After high school, Tate spent four years playing drums in an Air Force band, then returned home in 1955 to North Carolina College (now called North Carolina Central University) where he studied psychology, theater arts and English literature. But music remained his first love.

“I moved to Washington, DC, after I was in the service and finished the university in North Carolina,” he remembered. “My wife had a real good government job. I worked in the post office for a while and at one point, I just became totally full of it. I took a handful of letters and stuck it in a box, walked out and never came back.

“I had met some musicians in Washington. One was Herschel McGinnis, a good saxophone player. He called me one night and said, ‘I’m going to catch Wild Bill Davis. You want to go, man?’ So I went with him. It was such a happy sound, that organ thing. I had three or four ‘lemonades,’ if you will, and they ripened me, got me ready. At one point I asked, ‘Mr. Davis, may I play a tune?’ He said, ‘Sure, come on, sit down.’

“I hadn’t played drums in so long, I just exploded. When we finished, it was like the cleansing of my life, everything was out. The next day, the phone rang at my home. My wife said, ‘It’s Wild Bill Davis!’ He said, ‘I was just wondering, would you like to work with my band? We’re opening in Pittsburgh Tuesday night. Are you in?’

“I said, ‘Yes sir!’ I didn’t ask about money, I didn’t have drums. I went to a pawn shop and bought some drums and from another pawn shop I got some cymbals. I wrapped those drums in blankets---I didn’t have any covers or cases---and we put them on top of the car, drove to Pittsburgh, and that was my first gig.”

After “three or four years” with Davis, Tate put his drums aside and moved to New York to pursue one of his other passions:

“I came to New York to study drama. I went through the American Academy of Dramatic Arts here in New York. I loved the craft; I just didn’t like the people. They seemed to always be on stage, always in an acting mode. I didn’t feel the sincerity in anybody. The instructors were onstage and they were posing…it made me sick. I did that for about two years.

“[Saxophonist] Jerome Richardson was playing with Quincy Jones. I saw Jerome and he said, ‘Hey, what are you doing? Are you playing?” When I said no, he said, ‘I got a great idea! Quincy’s going out on tour and he just lost his drummer. Would you come and play with the band for a little while ‘cause I want Quincy to hear you.’

“And I went to the band rehearsal, walked in and sat down, and he just seemed to call the tunes that I knew.”

That gig with Quincy Jones opened the doors to recording sessions and a six-year stint with the Tonight Show band, and began Grady Tate’s lengthy sojourn as the drummer of choice in the studios of New York and New Jersey.

“What I didn’t know,” he said of Q’s early ‘60s big band, “was that it was a band filled with contractors, and it began there. If we were in New York or wherever we were, and there was a recording thing, they’d say, ‘’Grady come on.’
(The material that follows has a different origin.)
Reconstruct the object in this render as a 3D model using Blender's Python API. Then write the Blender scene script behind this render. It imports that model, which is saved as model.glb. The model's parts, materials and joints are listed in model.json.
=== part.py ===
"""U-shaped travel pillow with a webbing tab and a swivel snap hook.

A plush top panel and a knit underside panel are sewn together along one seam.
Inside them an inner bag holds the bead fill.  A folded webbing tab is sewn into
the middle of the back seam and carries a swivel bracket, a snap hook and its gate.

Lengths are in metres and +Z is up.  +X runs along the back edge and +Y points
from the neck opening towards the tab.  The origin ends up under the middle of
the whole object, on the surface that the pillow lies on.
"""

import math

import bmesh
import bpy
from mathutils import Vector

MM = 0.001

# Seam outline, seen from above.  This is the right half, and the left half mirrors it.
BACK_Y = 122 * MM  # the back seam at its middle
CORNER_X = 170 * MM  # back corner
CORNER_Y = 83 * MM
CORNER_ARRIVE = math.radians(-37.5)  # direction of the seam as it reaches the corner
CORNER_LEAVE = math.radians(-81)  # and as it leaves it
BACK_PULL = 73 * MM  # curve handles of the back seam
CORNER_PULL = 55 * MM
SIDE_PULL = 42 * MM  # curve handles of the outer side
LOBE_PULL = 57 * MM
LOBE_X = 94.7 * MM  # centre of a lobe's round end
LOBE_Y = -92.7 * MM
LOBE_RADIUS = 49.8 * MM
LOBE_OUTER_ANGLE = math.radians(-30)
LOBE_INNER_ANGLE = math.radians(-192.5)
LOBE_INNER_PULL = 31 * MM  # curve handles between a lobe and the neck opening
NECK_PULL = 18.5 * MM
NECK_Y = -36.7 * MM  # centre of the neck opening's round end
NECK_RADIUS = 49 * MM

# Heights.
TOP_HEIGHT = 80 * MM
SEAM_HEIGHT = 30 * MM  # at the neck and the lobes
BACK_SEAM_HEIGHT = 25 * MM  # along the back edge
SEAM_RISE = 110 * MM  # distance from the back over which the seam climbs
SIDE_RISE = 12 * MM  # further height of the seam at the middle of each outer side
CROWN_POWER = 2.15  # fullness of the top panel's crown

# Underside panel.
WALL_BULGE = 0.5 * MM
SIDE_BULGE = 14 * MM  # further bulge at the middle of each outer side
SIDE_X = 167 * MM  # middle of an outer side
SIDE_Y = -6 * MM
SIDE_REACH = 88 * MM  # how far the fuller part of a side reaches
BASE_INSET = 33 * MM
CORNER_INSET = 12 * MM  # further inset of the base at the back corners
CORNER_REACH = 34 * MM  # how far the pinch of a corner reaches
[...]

“I just recorded and it was so natural because I could read my ass off. And I had a good feel; that was what it was about. It was about them and not me. I never thought of myself as a good drummer; I thought of myself as a person who could keep time and play a little. All I could do was swing. I’d just set a pocket and that was all I needed.”

In recent years, he has devoted more time to his singing, receiving his second Grammy nomination in 1986 for his vocal turn on “She’s Out of My Life,” from the Jimmy Smith CD, Go For What You Know. Friday night, he’ll show the crowd at the Roper what a superb song stylist he is. It’s a role he’s happy to be playing, stepping out front after all those years “keeping time” in the background.

“I was so busy that I hardly had time for anything else. I had never thought of singing as a career, which is what it is for me now. I don’t really play drums that much any more. I don’t know how it happened; I just go with the flow. And I find that to be totally acceptable.”